NEW YORK (PIX11) — Chancellor David C. Banks said Tuesday it is hard to imagine any program would go untouched by potentially steep cuts to the Department of Education’s $37 billion budget. 

However, parents worried about class size or not having that after-school program push back against any potential cuts that may flow through the City Council, according to members of the legislative body. 

“It’s going to probably affect every aspect of what we do so it’s not any specific program,” Banks said about the cuts up to 15% on WNYC. “I can’t imagine any program that’s not going to be affected by cuts of the size.” 

Banks said details of the potential cuts are still being worked out but said they will strive to protect major goals like literacy for younger children and creating career pathways for older students. 

In recent budget negotiations, the City Council has pushed back against any attempts to lower school funding or leave teacher openings vacant. 

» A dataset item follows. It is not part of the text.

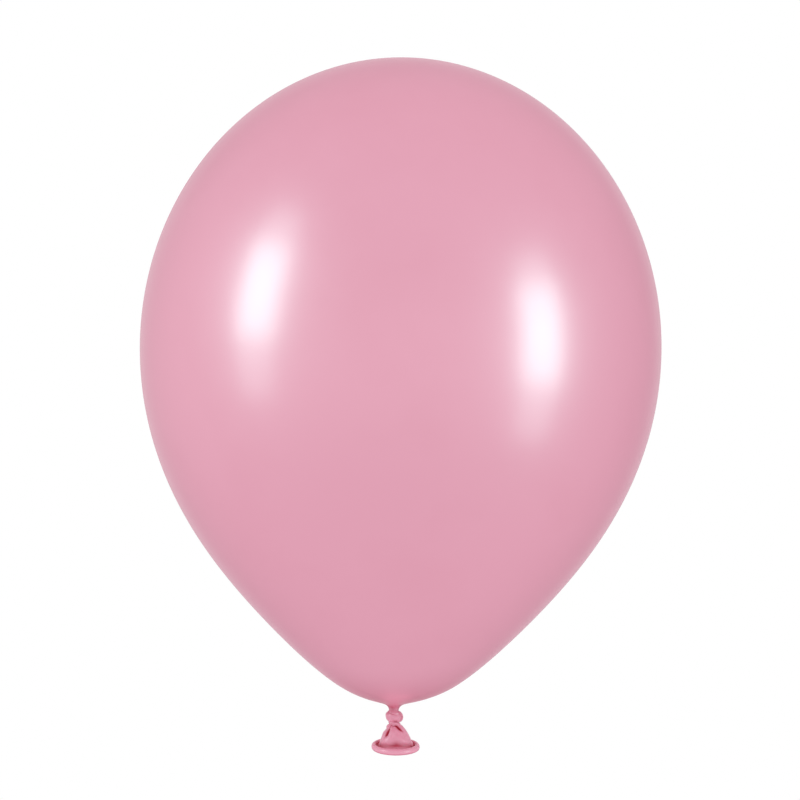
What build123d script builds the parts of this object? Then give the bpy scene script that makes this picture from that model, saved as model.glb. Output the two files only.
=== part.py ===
"""A tied, inflated latex balloon, in millimetres.

A balloon is one dipped film. It is built here as the zones that the film has once it is filled and tied:
the inflated bag, the throat that gathers it, the core and the two turns of the overhand knot, the skirt of
the tail and the rolled lip. The origin is the waist of the neck, where a ribbon is tied, and +Z points to
the crown.
"""

import os
from math import cos, hypot, radians, sin, tan

from build123d import *

os.makedirs("parts", exist_ok=True)

# ---------------------------------------------------------------- driving dimensions
INFLATED_DIAMETER = 280.0  # widest circle of the bag, the 11 inch size
FILM = 0.35  # wall of the bag, a stand-in for stretched film that is far thinner
TAIL_WALL = 0.4  # wall of the unstretched film below the knot

NECK_RADIUS = 2.8  # the film gathered at the waist
BEND_LIMIT = 40.0  # how far the neck and the tail bend, each way, in degrees
BEND_REACH = 8.0  # how far out a bend's room is cut, past every piece beside it
HINGE_GAP = 0.3  # room left where two zones bend or twist past each other
THROAT_TOP = 5.0  # height where the bag becomes the throat

KNOT_CORE_RADIUS = 2.0  # the strand that runs through the knot
WRAP_RADIUS = 4.8  # the fat upper turn of the knot
WRAP_TOP = -0.6  # height that the wrap would reach if the neck didn't bend
WRAP_BOTTOM = -6.1
TURN_RADIUS = 3.6  # the thin lower turn of the knot
TAIL_PIVOT = -8.8  # height where the tail bends under the knot

MOUTH_RADIUS = 8.9  # inside of the hem
HEM_TOP = -18.2
HEM_BOTTOM = -21.3
LIP_DIAMETER = 26.4  # outside of the rolled lip
LIP_WIDTH = 2.9  # section of the roll, across
LIP_HEIGHT = 3.4  # section of the roll, upright
LIP_HEIGHT_AT = -20.1  # middle of the roll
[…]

Brooklyn Councilman Chi Osse said now is the time for parents to make their voices heard ahead of the first round of 5% cuts, also known as PEGs, to be announced in November. 

“If parents speak up and talk to their officials on the city level then we can come back some of the cuts happening,” Osse said. 

The Council will get to vote on any budget cuts and other council members will tell us the details of the mayor’s plan are important. 

“The Department of Education should not be on the table,” said Rafael Salamanca Jr., a Bronx Councilman who acknowledged the tough decisions the mayor needs to make. “This is where our children get educated, and the schools provide more than just learning it’s a safe haven for many kids.” 

Council member Kalman Yeger pointed out that not all schools are experiencing staffing issues because enrollment is down. 

“The important thing I’ve heard from the mayor over the last couple of years, and he has been very clear, he is not putting cuts in classrooms,” Yeger said. 

The United Federation of Teachers, which represents teachers, called the prospect of 15% budget cuts over the next few months, “political gamesmanship,” not a serious solution to the migrant crisis.